Layered lithium cobalt oxide, a key component of lithium-ion batteries, has been synthesized at temperatures as low as 300°C and durations as short as 30 minutes.
Lithium ion batteries (LIB) are the most commonly used type of battery in consumer electronics and electric vehicles. Lithium cobalt oxide (LiCoO2) is the compound used for the cathode in LIB for handheld electronics. Traditionally, the synthesis of this compound requires temperatures over 800°C and takes 10 to 20 hours to complete.
A team of researchers at Hokkaido University and Kobe University, led by Professor Masaki Matsui at Hokkaido University’s Faculty of Science, have developed a new method to synthesize lithium cobalt oxide at temperatures as low as 300°C and durations as short as 30 minutes. Their findings were published in the journal Inorganic Chemistry.
“Lithium cobalt oxide can typically be synthesized in two forms,” Matsui explains. “One form is layered rocksalt structure, called the high-temperature phase, and the other form is spinel-framework structure, called the low-temperature phase. The layered LiCoO2 is used in Li-ion batteries.”
Using cobalt hydroxide and lithium hydroxide as starting materials, with sodium or potassium hydroxide as an additive, the team conducted a series of high-precision experiments under varying conditions to synthesize layered LiCoO2 crystals. The process was called the “hydroflux process.” They were also able to determine the reaction pathway that led to the formation of the layered crystals.
“By understanding the reaction pathway, we were able to identify the factors that promoted the crystal growth of layered LiCoO2,” Matsui said. “Specifically, the presence of water molecules in the starting materials significantly improved crystallinity of the end product.”
The team also measured the electrochemical properties of the layered LiCoO2, showing that they were only marginally inferior to that of commercially available LiCoO2 synthesized by the traditional high temperature method.

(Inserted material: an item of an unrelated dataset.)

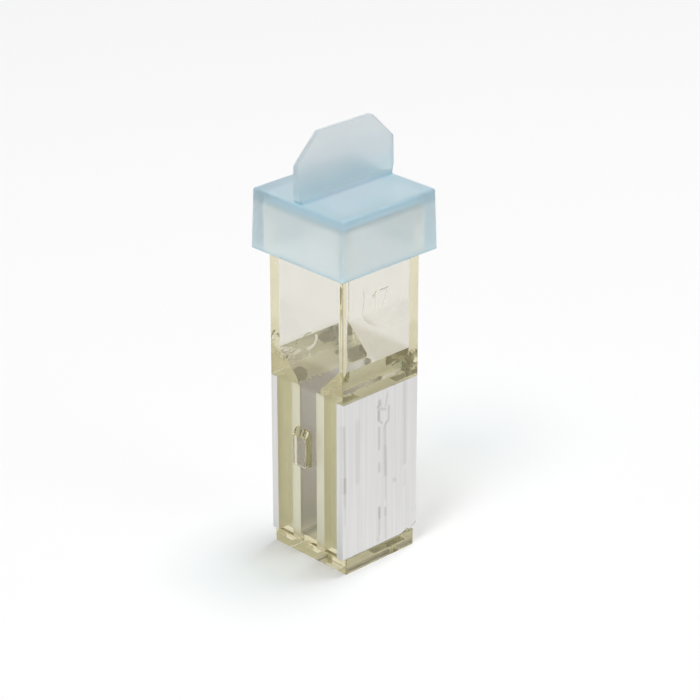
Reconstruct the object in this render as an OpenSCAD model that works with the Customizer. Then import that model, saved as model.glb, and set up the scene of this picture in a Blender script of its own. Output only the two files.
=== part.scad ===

“This work is the first experimental demonstration of the thermochemical stability of layered LiCoO2 at low temperatures under ambient pressure,” concludes Matsui. “Our development of this hydroflux process will enable energy saving measures in various ceramic production processes. Our immediate next steps will be the improvement of the hydroflux process based on our understanding of the reaction pathway.”